Between 1967 and 1977, Aleshin penned Diplomat (Diplomat), a "novella" in dialogue, about M.M. Litvinov's diplomatic mission in 1919-1920 concerning a prisoner exchange.

Aleshin addressed literary themes in several works: the drama Gogol (Part 1, 1944; Part 2, 1950); a parody of the Don Juan theme, At That Time in Seville (Togda v Sevile, 1948); a treatment of Shakespeare, Man From Stratford (Chelovek uz Stratforda, 1954; and a play about Mikhail Bulgakov, Not All of Me Shall Die (Ves' ya ne umru, 1989).

Some of Aleshin's most popular works are the comedies Her Exellency (Eyo prevoskhoditel'stvo, 1979) and The Eighteenth Camel (Vosemhadtsatiy verbliud, 1983) as well as the psychological mystery Investigation Has Shown.... (Sledstviye pokazalo, 1984)

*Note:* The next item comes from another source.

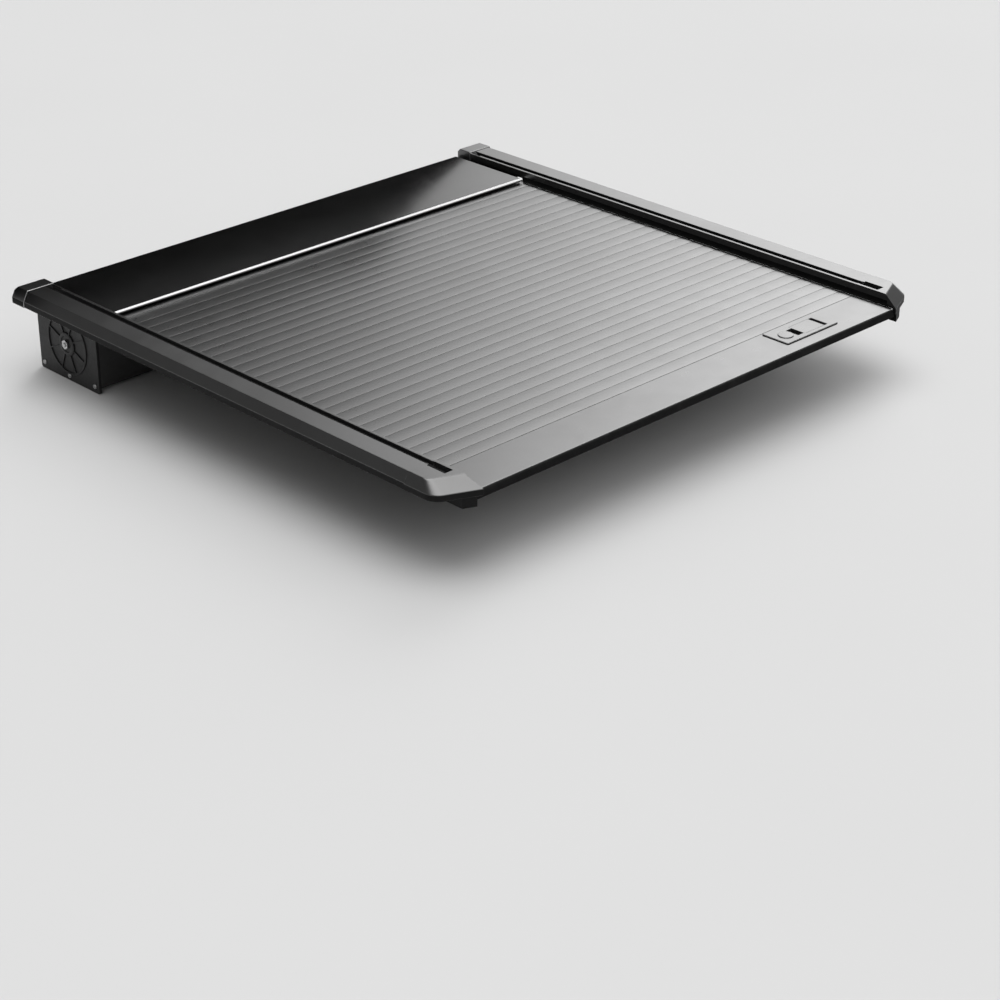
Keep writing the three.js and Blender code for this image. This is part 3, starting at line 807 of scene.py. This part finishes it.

In 1991, with the hounds of capitalist avarice baying at the doors of the Soviet Union and some Party elite struggling to hold onto their last scraps of privilege, Aleshin produced Hearth (Ochag), a play presenting unselfish love as a vital support and counterweight to the egotism of ambition and the pragmatism of material success.

Other works by Samuil Aleshin include Main Role (Glavnaya rol', 1964); The Other (Drugaya, 1968); A Civil Affair (Grazhdanskoye delo, 1974; If (Esli, 1975); and Theme and Variations (Tema s variatsiyami, 1979).